Date: Thu, 06 Jul 2023 19:12:30 -0400	[thread overview]
Message-ID: <xonlefseish.fsf@anduin.eldar.org> (raw)
In-Reply-To: <E7705361-1115-4086-BF12-D95AD1B24AA5@canb.auug.org.au> (message from steve jenkin on Thu, 6 Jul 2023 18:48:32 +1000)

steve jenkin <sjenkin@canb.auug.org.au> writes:

>> On 4 Jul 2023, at 11:57, segaloco via COFF <coff@tuhs.org> wrote:
>> 
>> So this evening I've been tinkering with a WECo 2500 I've been using for playing with telecom stuff, admiring the quality of the DTMF module, and it got me thinking, gee, this same craftsmanship would make for some very nice arcade buttons, which then further had me pondering on the breadth of the Bell System's capabilities and the unique needs of the video game industry in the early 80s.
>> 
>> In many respects, the combination of Western Electric and Bell Laboratories could've been a hotbed of video game console and software development, what with WECo's capability to produce hardware such as coin slots, buttons, wiring harnesses for all sorts of equipment, etc. and then of course the software prowess of the Labs.
>> 
>> Was there to anyone here's knowledge any serious consideration of this market by Bell?  The famous story of UNIX's origins includes Space Travel, and from the very first manual, games of various kinds have accompanied UNIX wherever it goes.  It seems that out of most companies, the Bell System would've been very well poised, what with their own CPU architecture and other fab operations, manufacturing and distribution chains, and so on.  There's a looooot of R&D that companies such as Atari and Nintendo had to engage in that the Bell System had years if not decades of expertise in.  Would anti-trust stuff have come into play in that regard?  Bell couldn't compete in the computer market, and I suppose it would depend on the legal definitions applicable to video game hardware and software at the time.
>> 
>> In any case, undercurrent here is the 2500 is a fine telephone, if the same minds behind some of this WECo hardware had gone into video gaming, I wonder how different things would've turned out.
>> 
>> - Matt G.
>
> Matt,
>
> An astute question and one that, IMHO, deserves an answer because, if you’re asking, you never saw AT&T operate as a full throated monopoly.
> A caveat, I wasn’t ever at Bell Labs, didn’t work in the USA but have talked to folk.
>
> The short answer would be “Suits and Lawyers”.

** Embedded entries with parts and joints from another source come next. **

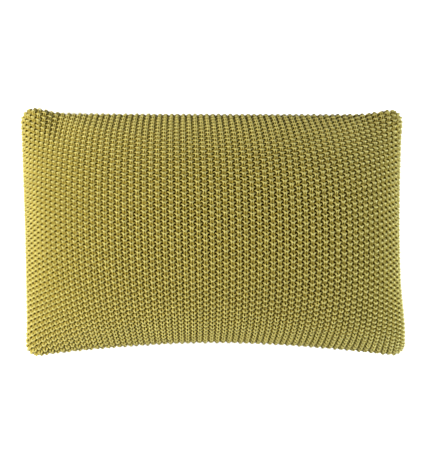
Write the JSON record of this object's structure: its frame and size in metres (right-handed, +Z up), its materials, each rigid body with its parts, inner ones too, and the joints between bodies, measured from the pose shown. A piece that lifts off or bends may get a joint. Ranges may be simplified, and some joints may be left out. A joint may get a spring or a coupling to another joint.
{
  "type": "knitted cushion",
  "caption": "Oblong filled scatter cushion with a thick moss-stitch knit cover, lying on its back, for a sofa, chair or bed.",
  "frame": {"origin": "on the surface that the cushion lies on, under the middle of its outline", "axes": "+X along the long side, +Y along the short side towards the top edge, +Z up, out of the front face"},
  "size_m": [0.5716, 0.3668, 0.144],
  "materials": {
    "knit_cover": "thick matt cotton yarn in moss stitch, mustard to olive green"
  },
  "bodies": {
    "root": {"cushion": "knit_cover"}
  },
  "joints": []
}
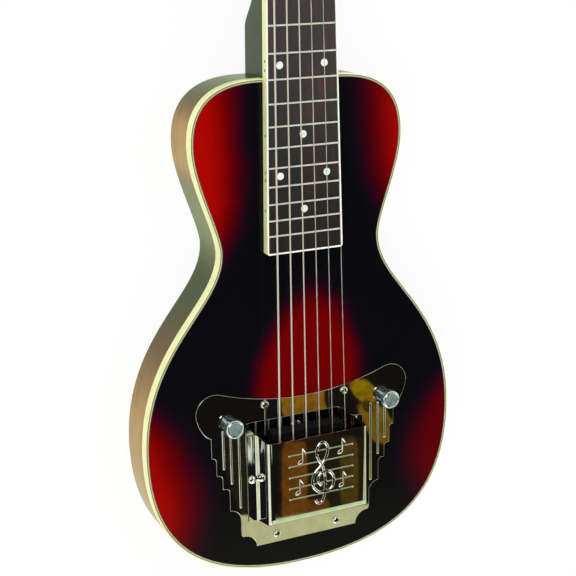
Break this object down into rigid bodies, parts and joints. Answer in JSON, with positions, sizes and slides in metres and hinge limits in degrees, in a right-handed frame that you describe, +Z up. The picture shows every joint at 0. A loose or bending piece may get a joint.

[None of the following really answers the original question, but may be
interesting anyway]

So...  I wasn't there for the earlier times, certainly not the monopoly
days, but I was there later and (in my opinion) until Lucent more or
less fell apart (and maybe after that), AT&T and all of the companies it
spawned still acted like a monopoly in a lot of ways (and I include the
Baby Bells in that).

Yes, it was often about "Suits and Lawyers"...

[snip]

> That management & legal stance of ‘protecting’ all I.P. it could claim and trying to charge as much as it could,
> how did it work out for them?

That persisted until I left in the early 2000s.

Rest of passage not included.